404.2 and , ISAPI restriction and Web Service Extension

 

A common and very misleading http error is the status with code 404.2 .

It is misleading because it belongs to the 404 family which may indicate
that the resource was not found, however this error indicates that the
server has blocked our request by it’s lockdown policy.

The web server lockdown policy’s job is restrict the requests to a known
and valid pages / resources.  For example, this is very rare to find servers
that allows you to run executable programs remotely by HTTP requests. 

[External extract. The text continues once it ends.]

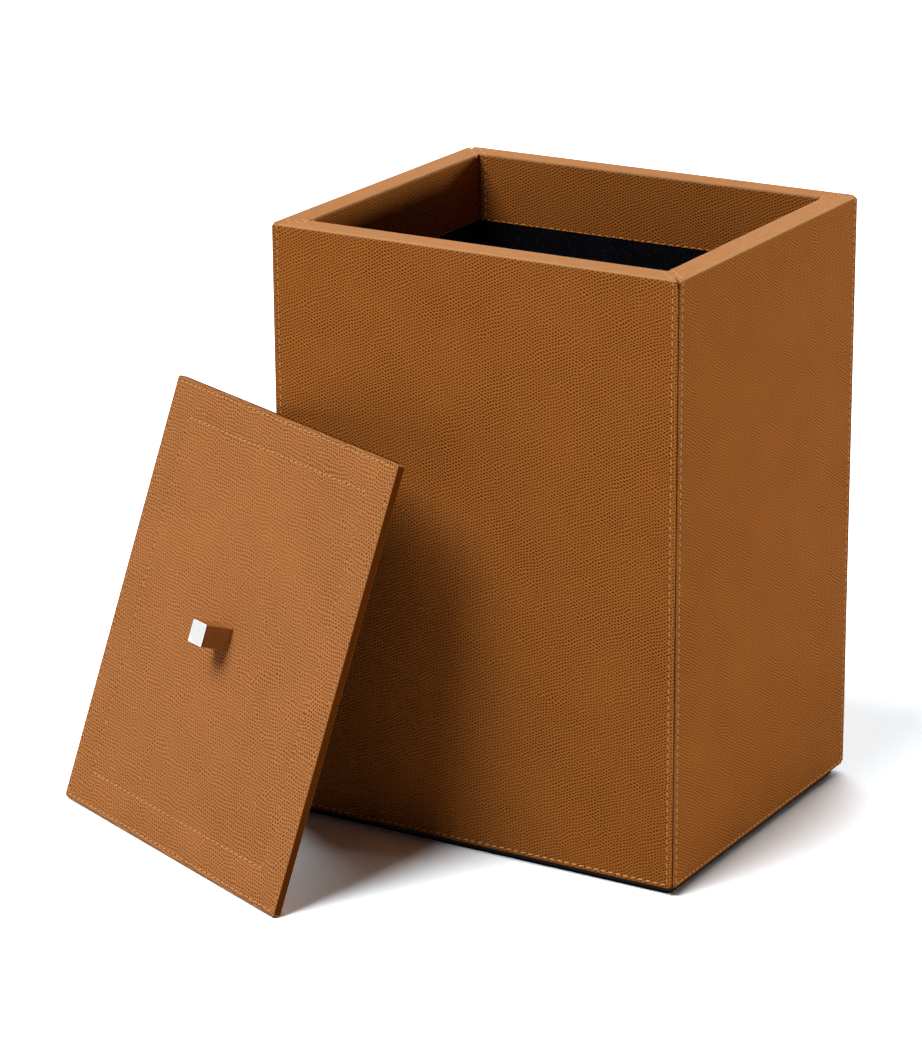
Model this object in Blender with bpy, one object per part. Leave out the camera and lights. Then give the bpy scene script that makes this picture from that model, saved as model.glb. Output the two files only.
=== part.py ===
"""Leather storage box with a lift-off lid, modelled as the separate pieces it is made from.

Metres, +Z up. The origin is the middle of the box's footprint, on the surface it stands on,
with the front wall towards -Y. The lid is off and leans on the box's front left corner.
"""

import math

import bmesh
import bpy
from mathutils import Vector

# Box, over its leather
BOX_WIDTH = 0.219
BOX_DEPTH = 0.186
SHELL_HEIGHT = 0.297

# What a wall is made of, from its outer face inwards
LEATHER = 0.0012
WALL_BOARD = 0.0102
LINING = 0.0009
FIT_GAP = 0.0003
RIM_RADIUS = 0.0024
FOOT_RADIUS = 0.0015
BAND_DEPTH = 0.0342

# The leather's turned edges, where two covers meet in a groove
SEAM_WIDTH = 0.0018
SEAM_SINK = 0.0007

# Floor of the box
BOTTOM_BOARD = 0.0080
FLOOR_PAD = 0.0018
PAD_CORNER_RADIUS = 0.0009
PAD_EDGE_RADIUS = 0.0008

# Base under the box
BASE_HEIGHT = 0.0040
BASE_INSET = 0.0040
BASE_CORNER_RADIUS = 0.0030
FELT = 0.0009

# Lid
LID_OVERHANG = 0.0007
LID_LEATHER = 0.0008
LID_BOARD = 0.0020
LID_CORNER_RADIUS = 0.0018
LID_EDGE_RADIUS = 0.0011

# Locating panel under the lid
PANEL_CLEARANCE = 0.0010
PANEL_BOARD = 0.0037
PANEL_CLOTH = 0.0008
PANEL_CORNER_RADIUS = 0.0030
PANEL_EDGE_RADIUS = 0.0007

# Knob in the middle of the lid
KNOB_SIDE = 0.0112
KNOB_HEIGHT = 0.0166
KNOB_LEATHER = 0.0009
KNOB_CORNER_RADIUS = 0.0005
CAP_THICKNESS = 0.0012
CAP_BEVEL = 0.0002

# Screw that holds the knob
SHANK_RADIUS = 0.0015
SHANK_LENGTH = 0.0140
HEAD_RADIUS = 0.0029
HEAD_HEIGHT = 0.0016
SOCKET_RADIUS = 0.0012
SOCKET_DEPTH = 0.0008
WASHER_RADIUS = 0.0042
WASHER_THICKNESS = 0.0006
PILOT_SPARE = 0.0010
POCKET_CLEARANCE = 0.0008
CUT_OVERRUN = 0.0010

# How the lid leans: turned about the upright, tilted back, and where its top edge meets the corner
LID_TURN = math.radians(-22.6)
LID_TILT = math.radians(20.0)
LID_CONTACT_SHARE = 0.429
LEAN_GAP = 0.0003

# Fineness of rounds, and the tightest bend that still has one
ARC_STEPS = 4
CIRCLE_STEPS = 32
LEAST_BEND = 0.0001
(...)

Another common scenario of request blocking is for known extension,
registered to an ISAPI executable which was not allowed by the server’s
configuration. The most common scenario I’ve encountered was that ASP.NET
4.0
ISAPI was not allowed. (occurs on machines installed initially without
.Net 4.0) One good examples for this scenario can be seen on Gil Fink’s post.

  One other common scenario  I’ve encountered was heaving to host Magic
application on IIS. Magic web application required a special ISAPI executable.
In order to do so, we have to add new extension and add the Magic’s ISAPI
DLL to it.

How can we configure these settings?

IIS 6: In here it is called Web Service Extensions, You can find it by clicking
it’s corresponding folder.  You can allow or prohibit each extension.

IIS 6 Web Service Extensions screem

In case of new extension, you need to press on the “Add new web service extension”
(circled above), and add the required file(s). You can also add / remove files and
and allow / prohibit each one of them.

Extension properrties - add files

IIS7: On that IIS, it called ISAPI & CGI restrictions. You can choose it by
clicking once on the server’s name, and then from feature view selecting
ISAPI & CGI restrictions (circled below) 

image

The  registration list looks a bit different from the extensions list on IIS6,
in here wee see every file on that list along with it’s description
By looking at the figure below you can see some description that repeat
themselves (like Web Service Extension in IIS6 that have more than one file).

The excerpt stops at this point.